Potential To Dramatically Reduce The Number Of Patients Needed And Time Required To Test Drugs For Lung Cancer Prevention
Testing medicines to prevent lung cancer requires treating many thousands of high-risk individuals and then waiting 5, 10 or 15 years to discover which of them develop cancer and which, if any, experience survival benefit from the treatment. A University of Colorado Cancer Center study recently published in the journal Cancer Prevention Research proposes a possible waypoint on the way to benefit, which if validated, could dramatically reduce the number of patients needed and time required to test drugs for lung cancer prevention.
“Chemoprevention is an important approach that has been way behind in terms of scientific advances for lung cancer,” says Fred R. Hirsch, MD, PhD, investigator at the CU Cancer Center and professor of medical oncology and pathology at the CU School of Medicine. “If we could find a surrogate endpoint for lung cancer mortality – an intermediate endpoint – it would make it much easier to conduct smaller trials in much shorter time.”
The original intent of the study was to discover certain microRNAs whose level of expression might predict patients likely to respond to the possible chemopreventive drug, Iloprost. If an especially high or low microRNA expression predicted response, it would allow researchers to test the drug only in the population most likely to benefit. Unfortunately, while levels of seven miRNAs were found to be correlated with the appearance of lung cancer, none predicted response to the drug.
It might have been a dead-end study if it weren’t for microRNA-34c.
To a striking degree, changes in the expression of this molecule six months after treatment correlated with benefit from the drug seen much later. In those who later showed benefit, microRNA-34c expression was down six months after treatment; in patients who showed no benefit, microRNA-34c expression remained unchanged.
“Instead of waiting for an endpoint 15 years in the future, we could potentially discover the effectiveness of chemopreventive agents only six months after treatment. It would speed up the pace of discovery and eventually bring new chemopreventive agents much faster to the market,” Hirsch says.

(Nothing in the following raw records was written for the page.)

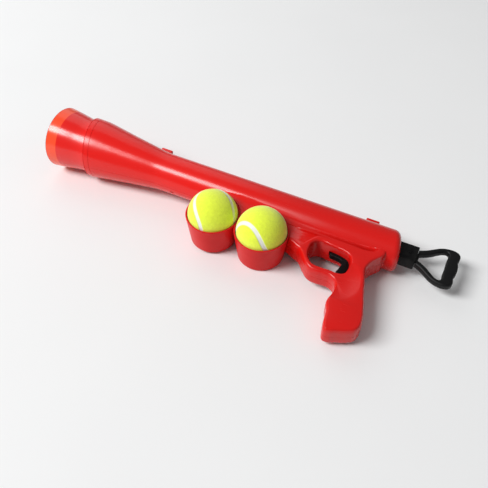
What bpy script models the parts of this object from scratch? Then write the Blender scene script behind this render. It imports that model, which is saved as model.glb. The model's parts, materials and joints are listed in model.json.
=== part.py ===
"""Dog ball thrower: a spring launcher for tennis balls, lying on its right side.

Lengths are metres. Every piece is drawn in the launcher's own frame: X runs rearward along the
barrel from the mouth, Y points to the launcher's top and Z to its left side, which faces up as
it lies. One empty then tilts the whole launcher onto the three places that it rests on.
"""
import math

import bmesh
import bpy
from mathutils import Matrix, Vector

# Clearances
gap = 0.0003
overrun = 0.004
slide_clearance = 0.0005
weld_distance = gap / 15

# Muzzle sleeve and horn
sleeve_mouth_radius = 0.0436
sleeve_rear_radius = 0.0370
sleeve_length = 0.050
sleeve_wall = 0.0020
clear_band_length = 0.016
liner_wall = 0.0018
collar_station = 0.053
collar_radius = 0.0410
collar_start = 0.038
throat_blend = 0.012
horn_length = 0.127
rake_degrees = 13.0
crease_degrees = 34.0
edge_degrees = 40.0
edge_rounding_steps = 2

# Barrel and receiver
barrel_front_radius = 0.0261
barrel_draft = 0.0008
barrel_rear_radius = barrel_front_radius - barrel_draft
barrel_end_station = 0.509
wall = 0.0025
barrel_wall = 0.0020
bore_radius = barrel_rear_radius - barrel_wall
lip_height = 0.0043
lip_radius = bore_radius - lip_height
lip_thickness = 0.003
seat_station = 0.430
seat_thickness = 0.006
guide_station = 0.484
guide_thickness = 0.008

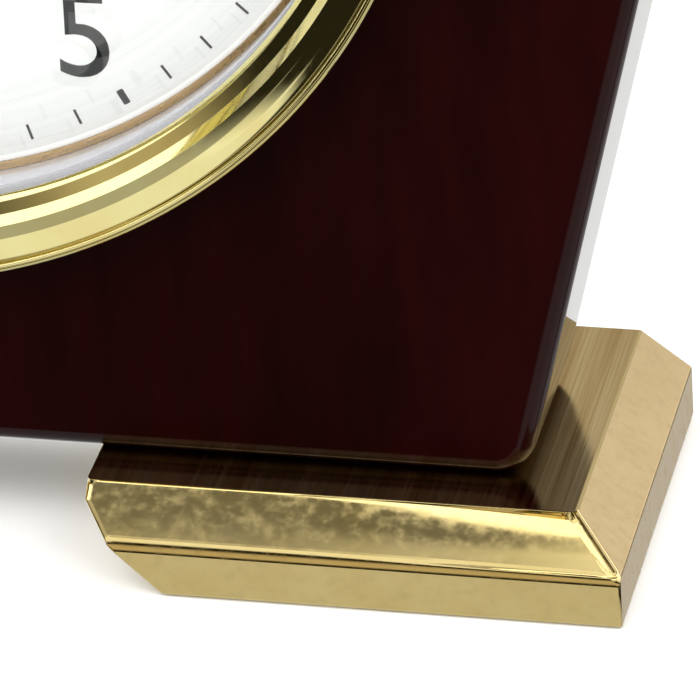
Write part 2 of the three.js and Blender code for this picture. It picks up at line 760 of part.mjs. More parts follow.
export default mantelClock;
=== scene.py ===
"""Mantel clock: a gloss mahogany keystone slab on two brass feet, with a round quartz insert.

Metres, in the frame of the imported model: the dial faces -Y, +Z is up and the table is z = 0.
"""
import json
import math
import random

import bmesh
import bpy
from mathutils import Matrix, Vector


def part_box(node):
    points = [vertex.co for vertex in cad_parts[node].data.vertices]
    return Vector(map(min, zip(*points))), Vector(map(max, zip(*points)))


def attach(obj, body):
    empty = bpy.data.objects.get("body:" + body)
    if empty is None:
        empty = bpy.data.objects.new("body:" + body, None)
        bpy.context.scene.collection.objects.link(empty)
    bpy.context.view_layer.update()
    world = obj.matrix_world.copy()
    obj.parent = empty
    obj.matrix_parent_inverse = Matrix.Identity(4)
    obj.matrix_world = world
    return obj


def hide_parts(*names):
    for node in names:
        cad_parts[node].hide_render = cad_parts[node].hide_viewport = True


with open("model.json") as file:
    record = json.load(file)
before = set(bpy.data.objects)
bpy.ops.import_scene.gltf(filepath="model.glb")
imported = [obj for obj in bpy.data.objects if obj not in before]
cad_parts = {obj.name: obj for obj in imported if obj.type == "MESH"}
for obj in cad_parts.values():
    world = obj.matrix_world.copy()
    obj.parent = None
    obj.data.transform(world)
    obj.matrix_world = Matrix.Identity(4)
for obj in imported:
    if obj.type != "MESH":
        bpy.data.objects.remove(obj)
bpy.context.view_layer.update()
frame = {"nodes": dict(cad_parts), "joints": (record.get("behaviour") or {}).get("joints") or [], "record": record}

MM = 0.001
CASE = "clock_case"

# The leaning frame of the insert: origin on the front face of the wood at the dial's centre,
# X to the right, Y backwards along the dial's axis, Z up the front face.
MOVEMENT_DEPTH = 8.5 * MM
JOINTS = {joint["name"]: joint for joint in frame["joints"]}
AXIS = Vector(JOINTS["minute_spin"]["axis"]).normalized()
DIAL_CENTRE = Vector(JOINTS["minute_spin"]["pos_m"]) - AXIS * MOVEMENT_DEPTH
UP_FACE = Vector((1, 0, 0)).cross(AXIS)
INSERT = Matrix.Translation(DIAL_CENTRE) @ Matrix((
    (1, AXIS.x, UP_FACE.x, 0),
    (0, AXIS.y, UP_FACE.y, 0),
    (0, AXIS.z, UP_FACE.z, 0),
    (0, 0, 0, 1),
))
LEAN = math.asin(-AXIS.z)

# Wooden case, in the leaning frame
CASE_HEIGHT = 157 * MM
CASE_THICKNESS = 21 * MM
CASE_HALF_WIDTH = 65.6 * MM  # at the bottom
CASE_FLARE = math.radians(13.2)
CASE_CORNER = 4.2 * MM
CASE_EDGE = 2.1 * MM
CASE_SEAT = 0.3 * MM  # the wood comes down this far to rest on the feet
CASE_BORE = 57 * MM
DIAL_HEIGHT = 79 * MM

# Insert
DROP_IN_RADIUS = 55.4 * MM
DIAL_DEPTH = 6.8 * MM
MINUTE_TRACK = (49.9 * MM, 51.5 * MM)
NUMERAL_RADIUS = 43.4 * MM
NUMERAL_SIZE = 13 * MM
DIAL_HOLE = 4.2 * MM
DIAL_THICKNESS = 0.6 * MM
INK = 0.02 * MM
LENS_FRONT, LENS_BACK, LENS_CHAMFER = 0.3 * MM, 1.3 * MM, 0.2 * MM

# Hands and nut
HAND_THICKNESS = 0.4 * MM
HAND_EDGE = 0.6  # share of the thickness at which the sloping faces end
SECOND_TAIL = 13 * MM
NUT_RADIUS = 6.4 * MM
NUT_DEPTHS = (5.6 * MM, 6.5 * MM)

# Feet
FOOT_FACE = 5.5 * MM
FOOT_BEVEL = 5.1 * MM
FOOT_UNDERCUT = 8.2 * MM
FOOT_UNDERCUT_TOP = 8.0 * MM
FOOT_ARRIS = 0.22 * MM  # rounding of the crisp edges
FOOT_SOFT = 0.9 * MM  # rounding of the edges that were buffed
BUFFED_LENGTH = 34 * MM  # how far from the mitre buffing shaped the front bevel
BUFFED_CROWN = 0.3 * MM
BUFFED_FALL = 0.8 * MM
BEVEL_CROWN = 0.03 * MM
PAD_FUZZ = 0.08 * MM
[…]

Hirsch cautions that his discovery, with CU Cancer Center colleagues including Celine Mascaux, MD, PhD, of this potential intermediate endpoint is just that: potential. Further work is needed to validate the predictive power of miRNA-34c in showing chemopreventive response. But Hirsch and colleagues are hopeful not only that miRNA-34c could be this predictive waypoint, but that the cutting edge technique of looking beneath genes, beneath even RNA and mRNA into the molecular world of microRNA will help them discover the roots of the disease.
“The approach is new and it needs to be further explored,” Hirsch says.